* START Material to process *
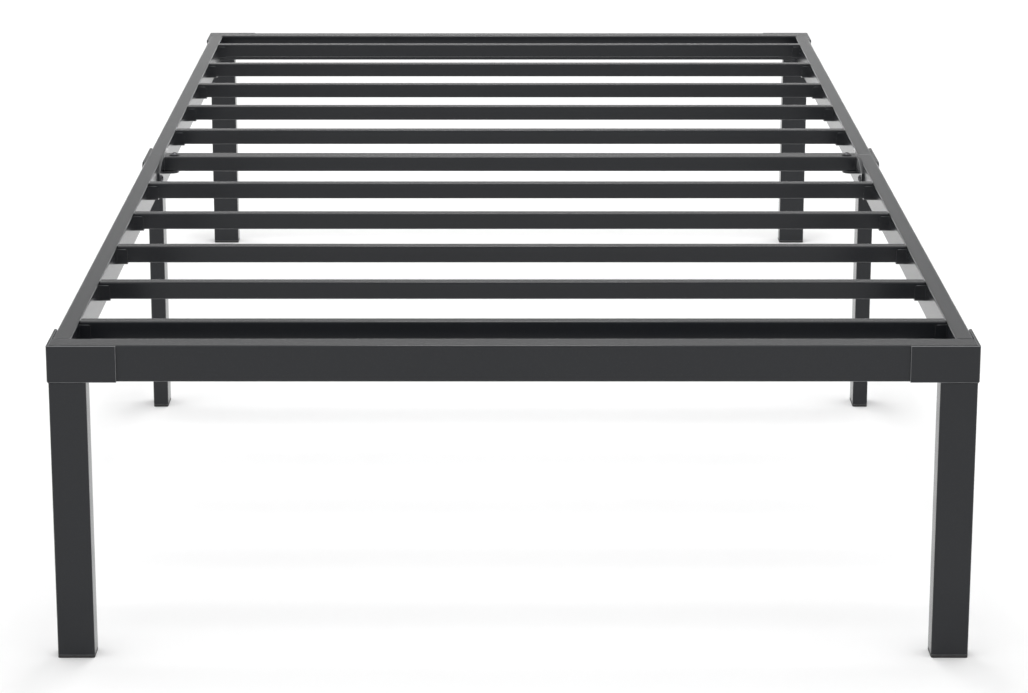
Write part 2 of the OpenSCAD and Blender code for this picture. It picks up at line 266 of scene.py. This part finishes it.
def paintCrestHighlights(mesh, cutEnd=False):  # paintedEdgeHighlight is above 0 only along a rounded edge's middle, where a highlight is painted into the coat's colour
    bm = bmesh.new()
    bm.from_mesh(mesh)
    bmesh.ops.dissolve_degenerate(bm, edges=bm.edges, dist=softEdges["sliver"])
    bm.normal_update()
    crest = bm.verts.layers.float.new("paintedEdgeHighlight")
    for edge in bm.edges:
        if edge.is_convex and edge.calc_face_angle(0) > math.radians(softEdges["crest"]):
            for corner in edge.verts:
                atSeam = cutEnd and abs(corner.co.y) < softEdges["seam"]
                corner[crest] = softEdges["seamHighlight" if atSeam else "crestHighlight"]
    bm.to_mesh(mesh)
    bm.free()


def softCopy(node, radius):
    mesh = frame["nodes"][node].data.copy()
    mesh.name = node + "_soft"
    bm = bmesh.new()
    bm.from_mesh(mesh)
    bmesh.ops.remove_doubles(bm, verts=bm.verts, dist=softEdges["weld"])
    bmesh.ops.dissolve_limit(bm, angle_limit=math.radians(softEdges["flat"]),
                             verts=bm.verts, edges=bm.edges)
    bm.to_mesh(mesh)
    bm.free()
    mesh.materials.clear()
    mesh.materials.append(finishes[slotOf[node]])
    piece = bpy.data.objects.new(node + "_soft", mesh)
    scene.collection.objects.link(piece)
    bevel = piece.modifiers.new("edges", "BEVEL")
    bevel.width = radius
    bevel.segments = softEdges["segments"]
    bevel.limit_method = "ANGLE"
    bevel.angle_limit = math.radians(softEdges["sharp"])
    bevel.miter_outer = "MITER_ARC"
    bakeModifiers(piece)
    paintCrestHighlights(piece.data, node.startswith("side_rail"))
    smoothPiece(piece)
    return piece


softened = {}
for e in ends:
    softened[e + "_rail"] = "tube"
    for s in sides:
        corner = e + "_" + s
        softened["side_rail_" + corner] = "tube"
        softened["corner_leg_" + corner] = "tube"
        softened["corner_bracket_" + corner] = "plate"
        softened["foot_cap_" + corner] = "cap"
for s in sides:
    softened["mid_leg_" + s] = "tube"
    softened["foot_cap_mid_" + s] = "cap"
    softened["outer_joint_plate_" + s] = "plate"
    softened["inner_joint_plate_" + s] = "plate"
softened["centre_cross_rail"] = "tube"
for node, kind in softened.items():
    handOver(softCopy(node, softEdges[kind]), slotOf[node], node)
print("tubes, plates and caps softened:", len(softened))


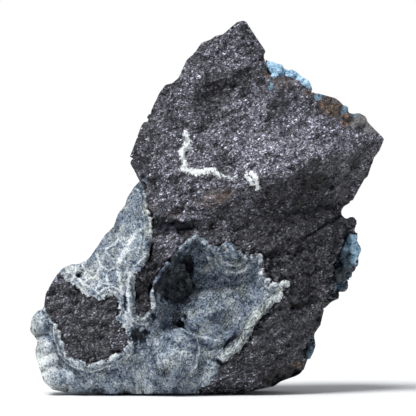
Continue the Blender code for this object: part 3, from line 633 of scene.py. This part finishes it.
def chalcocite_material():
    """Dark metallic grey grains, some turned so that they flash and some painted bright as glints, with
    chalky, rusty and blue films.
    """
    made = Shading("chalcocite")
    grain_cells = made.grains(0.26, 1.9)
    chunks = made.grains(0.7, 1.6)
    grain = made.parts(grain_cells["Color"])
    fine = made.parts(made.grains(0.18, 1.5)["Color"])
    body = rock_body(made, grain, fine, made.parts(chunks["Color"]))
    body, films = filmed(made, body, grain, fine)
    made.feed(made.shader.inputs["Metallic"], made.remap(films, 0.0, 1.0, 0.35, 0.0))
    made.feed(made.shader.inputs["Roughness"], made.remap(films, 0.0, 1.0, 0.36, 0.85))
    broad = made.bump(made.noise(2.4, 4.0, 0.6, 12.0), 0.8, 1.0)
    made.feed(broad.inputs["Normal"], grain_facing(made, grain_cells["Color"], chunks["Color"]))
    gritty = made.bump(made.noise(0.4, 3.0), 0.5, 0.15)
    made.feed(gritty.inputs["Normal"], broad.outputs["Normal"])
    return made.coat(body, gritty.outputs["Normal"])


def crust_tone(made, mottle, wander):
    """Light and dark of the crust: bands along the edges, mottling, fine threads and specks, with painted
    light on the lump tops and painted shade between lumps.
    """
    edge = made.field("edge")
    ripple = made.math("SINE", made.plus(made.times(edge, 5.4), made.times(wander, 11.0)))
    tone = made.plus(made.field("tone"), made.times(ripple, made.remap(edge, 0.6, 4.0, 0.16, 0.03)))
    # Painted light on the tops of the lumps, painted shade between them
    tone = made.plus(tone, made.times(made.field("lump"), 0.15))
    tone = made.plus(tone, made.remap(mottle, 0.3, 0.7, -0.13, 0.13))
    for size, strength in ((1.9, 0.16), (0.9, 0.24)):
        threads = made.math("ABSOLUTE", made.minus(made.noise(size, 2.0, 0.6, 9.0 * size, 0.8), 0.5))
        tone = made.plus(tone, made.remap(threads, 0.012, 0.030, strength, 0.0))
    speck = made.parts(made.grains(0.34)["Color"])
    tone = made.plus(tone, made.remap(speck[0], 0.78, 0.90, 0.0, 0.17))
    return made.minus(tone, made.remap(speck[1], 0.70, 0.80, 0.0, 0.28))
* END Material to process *
Problem requirements
Copy, please, every line from the start of the entries down to the line that holds "return piece", with both of those lines included and no others.

Exercise output
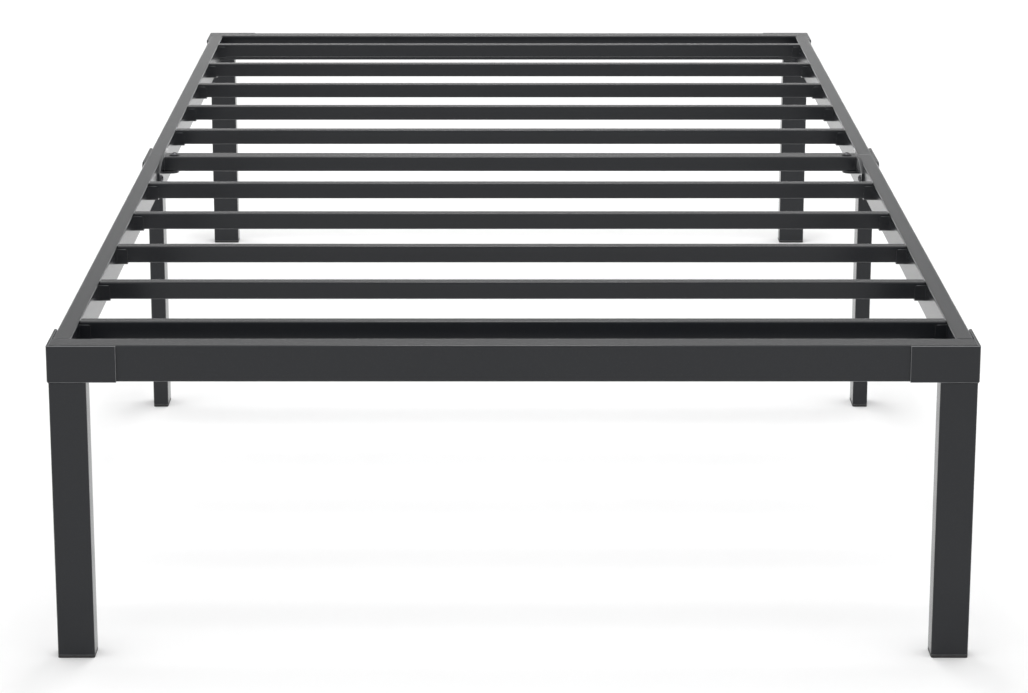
Write part 2 of the OpenSCAD and Blender code for this picture. It picks up at line 266 of scene.py. This part finishes it.
def paintCrestHighlights(mesh, cutEnd=False):  # paintedEdgeHighlight is above 0 only along a rounded edge's middle, where a highlight is painted into the coat's colour
    bm = bmesh.new()
    bm.from_mesh(mesh)
    bmesh.ops.dissolve_degenerate(bm, edges=bm.edges, dist=softEdges["sliver"])
    bm.normal_update()
    crest = bm.verts.layers.float.new("paintedEdgeHighlight")
    for edge in bm.edges:
        if edge.is_convex and edge.calc_face_angle(0) > math.radians(softEdges["crest"]):
            for corner in edge.verts:
                atSeam = cutEnd and abs(corner.co.y) < softEdges["seam"]
                corner[crest] = softEdges["seamHighlight" if atSeam else "crestHighlight"]
    bm.to_mesh(mesh)
    bm.free()


def softCopy(node, radius):
    mesh = frame["nodes"][node].data.copy()
    mesh.name = node + "_soft"
    bm = bmesh.new()
    bm.from_mesh(mesh)
    bmesh.ops.remove_doubles(bm, verts=bm.verts, dist=softEdges["weld"])
    bmesh.ops.dissolve_limit(bm, angle_limit=math.radians(softEdges["flat"]),
                             verts=bm.verts, edges=bm.edges)
    bm.to_mesh(mesh)
    bm.free()
    mesh.materials.clear()
    mesh.materials.append(finishes[slotOf[node]])
    piece = bpy.data.objects.new(node + "_soft", mesh)
    scene.collection.objects.link(piece)
    bevel = piece.modifiers.new("edges", "BEVEL")
    bevel.width = radius
    bevel.segments = softEdges["segments"]
    bevel.limit_method = "ANGLE"
    bevel.angle_limit = math.radians(softEdges["sharp"])
    bevel.miter_outer = "MITER_ARC"
    bakeModifiers(piece)
    paintCrestHighlights(piece.data, node.startswith("side_rail"))
    smoothPiece(piece)
    return piece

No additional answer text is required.